Town of Verona residents are concerned about a proposed Super Target in nearby Fitchburg. The 174,000-square-foot store would include a full grocery store and nearly 800 parking stalls. The store would be built in an old quarry off Nesbitt Road, next door to residential neighborhoods in Verona and Madison. The area is zoned commercial, and few Fitchburg residents live nearby.

"It's perfect for Fitchburg because they don't have to deal with any of the consequences," says Andrea Vogel, a Verona resident. "They don't have to live with the pollution or the traffic."

Vogel and other residents say the new development will dramatically increase traffic on Fitchrona Road, which is only two lanes. And they're especially worried about stormwater runoff from the development, noting that Fitchburg's existing retention pond for the quarry regularly fails.

"It has consistently flooded Goose Lake and killed the lake," says Steve Sheets, another Verona resident. He says because of the flooding, lake plants and other wildlife can't survive. "The new development is a huge area, and a lot of water will pour off the parking lot and rooftops into the retention pond and then into Goose Lake."

Fitchburg Mayor Tom Clauder says the city is aware of the retention pond's failure and has commissioned an engineering study to fix it. "No matter what, we'll deal with it," he says.

Clauder has also met with Verona residents to discuss their concerns. "We're trying to be neighborly," he says, adding, "I've heard from people that they would like a nice retail store in our city. We don't have that now."

And, he says, building the Super Target in the old quarry actually preserves open space: "This is not farmland that people would get sick over putting a big-box store on."

King of spin

Madison's proposed sick leave ordinance has suffered some setbacks. But the ordinance's author, Ald. Austin King, sees a silver lining in every defeat.

After the Board of Health for Madison and Dane County refused to take a position on the plan, King issued a press release entitled "Board of Health gives paid sick leave thumbs up."

He says he didn't mean the board had endorsed his specific proposal, just the idea of paid sick leave. "It helps bolster our cause," he insists. "They said paid sick leave is a public health issue."

And after the Economic Development Commission rejected sick leave 7-3, King told the Wisconsin State Journal, "The fact that it was this close is a very good sign for what's going to happen at the council."

King defends this statement, noting that in 2004 only one EDC member voted in favor of an increase in the city's minimum wage. "We picked up commissioners," he says.
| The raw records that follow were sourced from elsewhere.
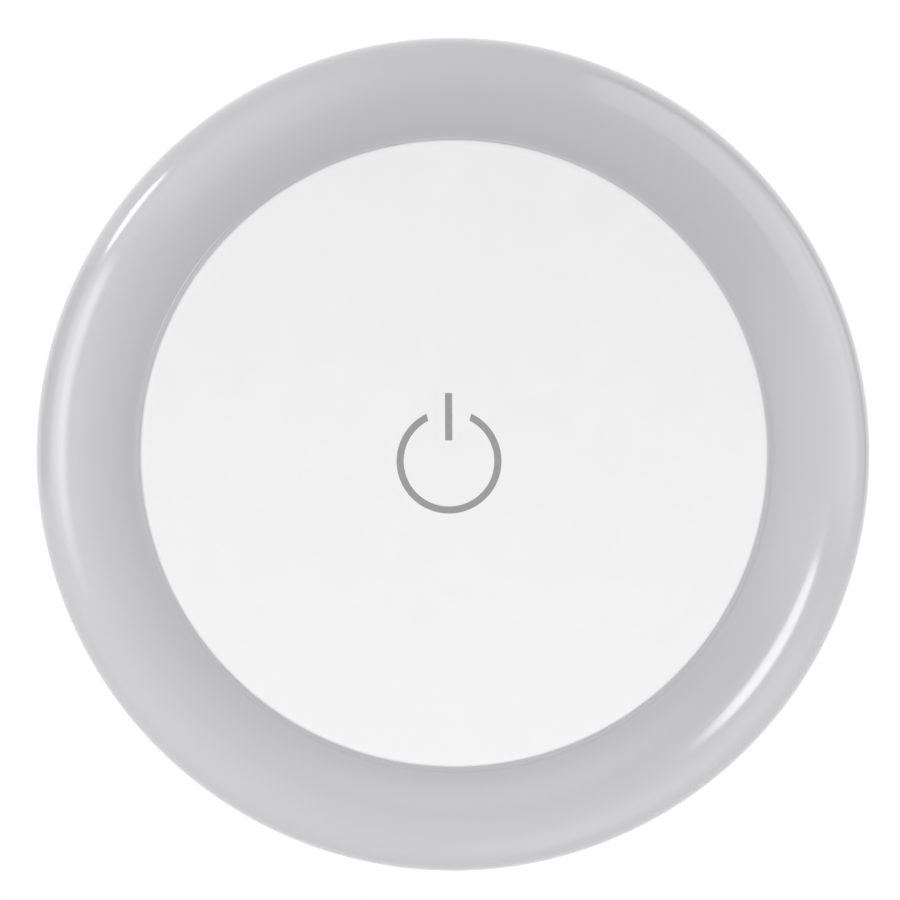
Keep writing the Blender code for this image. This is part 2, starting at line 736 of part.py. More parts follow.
def make_pin(side, name):
    """A round plug pin: rounded tip, thinner neck, collar behind the end wall, riveted stub."""
    collar_y = -PLUG_END_WALL - SEAT_GAP
    stub_y = collar_y - PIN_COLLAR_LENGTH
    rivet_y = STRIP_FOOT_Y - STRIP_THICKNESS - SEAT_GAP
    tip_centre = (PIN_RADIUS - PIN_TIP_ROUND, PIN_LENGTH - PIN_TIP_ROUND)
    profile = [(0.0, PIN_LENGTH)]
    profile += reversed(quarter(tip_centre, PIN_TIP_ROUND, PIN_TIP_ROUND, CORNER_STEPS))
    profile += [
        (PIN_RADIUS, SLEEVE_LENGTH + SEAT_GAP),
        (PIN_NECK_RADIUS, SLEEVE_LENGTH + SEAT_GAP),
        (PIN_NECK_RADIUS, collar_y),
        (PIN_COLLAR_RADIUS, collar_y),
        (PIN_COLLAR_RADIUS, stub_y),
        (PIN_STUB_RADIUS, stub_y),
        (PIN_STUB_RADIUS, rivet_y),
        (RIVET_HEAD_RADIUS, rivet_y),
        (RIVET_HEAD_RADIUS, rivet_y - RIVET_HEAD_LENGTH),
        (0.0, rivet_y - RIVET_HEAD_LENGTH),
    ]
    x = side * PIN_SPACING / 2
    node(f"plug_pin_{name}", turned("pin", profile, steps=ROD_STEPS, x=x), "pin_nickel")
    sleeve = [
        (SLEEVE_RADIUS, SLEEVE_LENGTH),
        (SLEEVE_RADIUS, -PLUG_END_WALL),
        (SLEEVE_BORE, -PLUG_END_WALL),
        (SLEEVE_BORE, SLEEVE_LENGTH),
    ]
    sleeve_piece = turned("sleeve", sleeve, closed=True, steps=ROD_STEPS, x=x)
    node(f"pin_sleeve_{name}", sleeve_piece, "sleeve_grey")


def make_contact_strip(side, name):
    """A brass strip riveted to a pin's stub, bent up to the power board."""
    inner_x = PIN_SPACING / 2 - STRIP_FOOT_INNER
    outer_x = STRIP_LEG_X + STRIP_THICKNESS
    tail_y = BOARD_FRONT_Y - STRIP_TAIL
    foot_front_y = STRIP_FOOT_Y - STRIP_THICKNESS
    points = [
        (inner_x, foot_front_y),
        (STRIP_LEG_X, foot_front_y),
        (STRIP_LEG_X, tail_y),
        (outer_x, tail_y),
        (outer_x, STRIP_FOOT_Y),
        (inner_x, STRIP_FOOT_Y),
    ]
    strip = plate("strip", [[(side * u, v) for u, v in points]], STRIP_WIDTH)
    node(f"contact_strip_{name}", strip, "strip_brass")
    hole = rod(
        "rivet_hole",
        PIN_STUB_RADIUS + EDGE_GAP,
        foot_front_y - CUT_OVERRUN,
        STRIP_FOOT_Y + CUT_OVERRUN,
        side * PIN_SPACING / 2,
    )
    combine(strip, "DIFFERENCE", [hole])


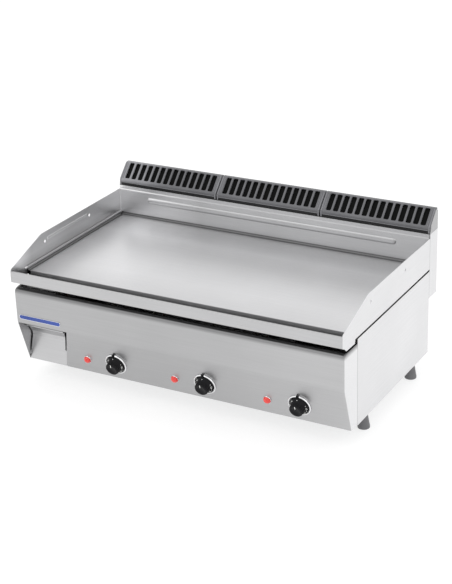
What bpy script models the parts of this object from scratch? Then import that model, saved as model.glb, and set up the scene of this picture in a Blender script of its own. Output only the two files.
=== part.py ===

According to King, the sick leave ordinance currently has seven co-sponsors (it originally had nine), and he expects four or five more alders to vote for it. "I'm sick of everyone declaring it dead," he says.

Including Isthmus. King is mad about last week's cover story ("Fightin' Jen!"), which said the proposed sick leave plan was, by most accounts, a political nonstarter. "That's a false statement to make," he says. "It was the worst single paragraph I've ever read in Isthmus over the years."

Well, until now. "I feel like this story is out of bounds," he says, regarding this column item. "It seems like a silly piece of political analysis to do."